Let’s say dy/dv in this example.

Ok, perfect, this basically does what I want! I wonder how many times backpropagation is used here, though?

@codeflux backward propagation ( gradient update ) is done everytime you pass a new variable. retain_graph just ensures that the computation graph is not cleared and retains its values. This helps us in performing backward propagation once more

Try v.retain_grad() (this should populate v.grad)

It does give me a grad, but in respect to what?

I don’t think it has to backpropagate again though, since the dy / dx for example is already calculated in the first backpropagation call (but not saved).

@codeflux Agree. Unless you re-calculate the loss , the grads will always be same.

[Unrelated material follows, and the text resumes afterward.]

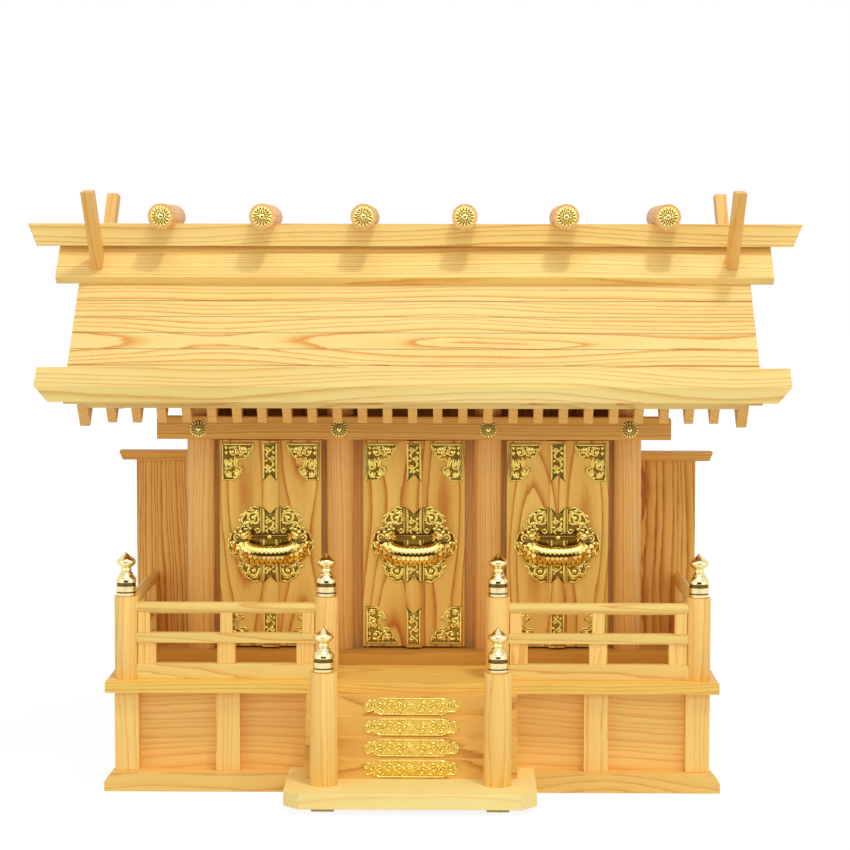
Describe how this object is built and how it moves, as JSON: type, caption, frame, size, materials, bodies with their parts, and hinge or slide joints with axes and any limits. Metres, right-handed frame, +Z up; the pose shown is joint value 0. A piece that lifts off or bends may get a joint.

Then I am a bit confused as to what grad actually does.
My problem is this: I want to update the weights of the network manually, using a part of the loss function derived in respect to the weights itself.

Now I am confused what it uses as a loss function to do backpropagation, when using grad. Probably just the output function?

@codeflux

  • In your case there are three variables x, y and v

  • x is the foremost input and y is the final output. v is an intermediate calc

  • In an ideal scenario, if you have a single value for x ( e.g. x=5 ) ,the values for v and y are fixed ( immutable ) and therefore the grads are fixed for a single loss backward propagation

  • grad is designed to start from the calculated loss(which is a scalar value) and then propagate backwards for each variable, which you have already seen. If the loss is the same, the grads will also be the same

  • If you want to alter the grads, you need to register hooks so that instead of the normal grads propagating backwards, you have your own modified grads propagating

https://pytorch.org/docs/stable/generated/torch.Tensor.register_hook.html

WITHOUT HOOK

x = torch.ones(2, 2, requires_grad=True)
gt = torch.ones_like(x) * 16 - 0.5  # "ground-truths"
# We will use MSELoss as an example.
loss_fn = nn.MSELoss()
# Do some computations.
v = x + 2
y = v ** 2

# Compute loss.
loss = loss_fn(y, gt)
d_loss_dx = grad(outputs=loss, inputs=x, retain_graph=True)
d_loss_dv = grad(outputs=loss, inputs=v, retain_graph=True)
d_loss_dy = grad(outputs=loss, inputs=y)

print(f'dloss/dx:\n {d_loss_dx}')
print(f'dloss/dv:\n {d_loss_dv}')
print(f'dloss/dy:\n {d_loss_dy}')
dloss/dx:
 (tensor([[-19.5000, -19.5000],
        [-19.5000, -19.5000]]),)
dloss/dv:
 (tensor([[-19.5000, -19.5000],
        [-19.5000, -19.5000]]),)
dloss/dy:
 (tensor([[-3.2500, -3.2500],
        [-3.2500, -3.2500]]),)

WITH HOOK

x = torch.ones(2, 2, requires_grad=True)
gt = torch.ones_like(x) * 16 - 0.5  # "ground-truths"
# We will use MSELoss as an example.
loss_fn = nn.MSELoss()
# Do some computations.
v = x + 2
y = v ** 2

h = v.register_hook(lambda grad: grad * 2)

# Compute loss.
loss = loss_fn(y, gt)
d_loss_dx = grad(outputs=loss, inputs=x, retain_graph=True)
d_loss_dv = grad(outputs=loss, inputs=v, retain_graph=True)
d_loss_dy = grad(outputs=loss, inputs=y)

print(f'dloss/dx:\n {d_loss_dx}')
print(f'dloss/dv:\n {d_loss_dv}')
print(f'dloss/dy:\n {d_loss_dy}')

h.remove()
dloss/dx:
 (tensor([[-39., -39.],
        [-39., -39.]]),)
dloss/dv:
 (tensor([[-19.5000, -19.5000],
        [-19.5000, -19.5000]]),)
dloss/dy:
 (tensor([[-3.2500, -3.2500],
        [-3.2500, -3.2500]]),)

There are different variations of applying hook, and you can choose based on what suits you

End node (dloss/dv). In other words, it is a vector-Jacobian product 1 @ J_loss_y @ J_y_v.

These Jacobians may be diagonal, but they’re not materialized / exported anyway. So, dy/dv=dPow(v,2)/dv=2v is not normally accessible (outside of PowBackward)

Last version has “experimental forward mode AD” that may facilitate this, but I haven’t looked into it yet.